Autrement, there was Coombe Wood, in whose shade the Lady Archibald
Campbell suffered more than one of Shakespeare's plays to be enacted.
Hither, from the garish, indelicate theatre that held her languishing,
Thalia was bidden, if haply, under the open sky, she might resume her
old charm. All Fashion came to marvel and so did all the Aesthetes, in
the heart of one of whose leaders, Godwin, that superb architect, the
idea was first conceived. Real Pastoral Plays! Lest the invited guests
should get any noxious scent of the footlights across the grass, only
amateurs were accorded parts.
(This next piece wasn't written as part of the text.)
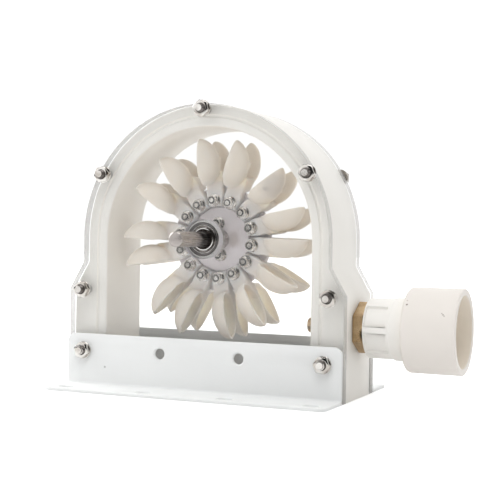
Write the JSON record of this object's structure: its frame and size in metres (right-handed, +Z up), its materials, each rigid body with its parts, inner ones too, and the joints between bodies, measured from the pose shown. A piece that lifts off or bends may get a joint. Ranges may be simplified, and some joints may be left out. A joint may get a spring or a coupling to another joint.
{
  "type": "bench pelton turbine",
  "caption": "Small pelton turbine: white arched housing with clear sides, bolted twin-bowl buckets on a steel shaft, angle feet and a pipe inlet.",
  "frame": {"origin": "on the floor under the middle of the whole part's box", "axes": "+Z up, -Y out of the front where the long shaft end stands out, +X towards the pipe inlet"},
  "size_m": [0.2708, 0.1336, 0.1954],
  "materials": {
    "body_plastic": "satin white",
    "clear_panel": "clear acrylic",
    "white_coat": "white powder coat",
    "bolt_steel": "bright stainless steel",
    "bearing_steel": "ground bearing steel",
    "shaft_steel": "turned steel",
    "hub_resin": "matt lilac white",
    "bucket_resin": "matt ivory",
    "brass": "dull machined brass",
    "pipe_white": "white moulded",
    "pipe_cream": "warm white moulded"
  },
  "bodies": {
    "housing": {"housing_body": "body_plastic", "front_panel": "clear_panel", "rear_panel": "clear_panel", "front_bracket": "white_coat", "rear_bracket": "white_coat", "nozzle": "brass", "pipe_adapter": "pipe_white", "pipe_socket": "pipe_cream", "front_bearing_outer_ring": "bearing_steel", "rear_bearing_outer_ring": "bearing_steel", "tie_bolt_top": "bolt_steel", "tie_bolt_upper_left": "bolt_steel", "tie_bolt_upper_right": "bolt_steel", "tie_bolt_mid_left": "bolt_steel", "tie_bolt_mid_right": "bolt_steel", "tie_bolt_lower_left": "bolt_steel", "tie_bolt_lower_right": "bolt_steel"},
    "wheel": {"front_bearing_inner_ring": "bearing_steel", "rear_bearing_inner_ring": "bearing_steel", "shaft": "shaft_steel", "hub_disc": "hub_resin", "shaft_flange": "shaft_steel", "shaft_spacer": "shaft_steel", "bucket_01": "bucket_resin", "bucket_02": "bucket_resin", "bucket_03": "bucket_resin", "bucket_04": "bucket_resin", "bucket_05": "bucket_resin", "bucket_06": "bucket_resin", "bucket_07": "bucket_resin", "bucket_08": "bucket_resin", "bucket_09": "bucket_resin", "bucket_10": "bucket_resin", "bucket_11": "bucket_resin", "bucket_12": "bucket_resin", "bucket_13": "bucket_resin", "bucket_14": "bucket_resin"}
  },
  "joints": [
    {"name": "wheel_spin", "type": "hinge", "parent": "housing", "child": "wheel", "pos_m": [-0.0349, 0.00185, 0.103], "axis": [0, 1, 0], "continuous": true}
  ]
}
They roved through a real wood, these
jerkined amateurs, with the poet's music upon their lips. Never under
such dark and griddled elms had the outlaws feasted upon their
venison. Never had any Rosalind traced with such shy wonder the
writing of her lover upon the bark, nor any Orlando won such laughter
for his not really sportive dalliance. Fairer than the mummers, it may
be, were the ladies who sat and watched them from the lawn. All of
them wore jerseys and tied-back skirts. Zulu hats shaded their eyes
from the sun. Bangles shimmered upon their wrists. And the gentlemen
wore light frock-coats and light top-hats with black bands. And the
aesthetes were in velveteen, carrying lilies.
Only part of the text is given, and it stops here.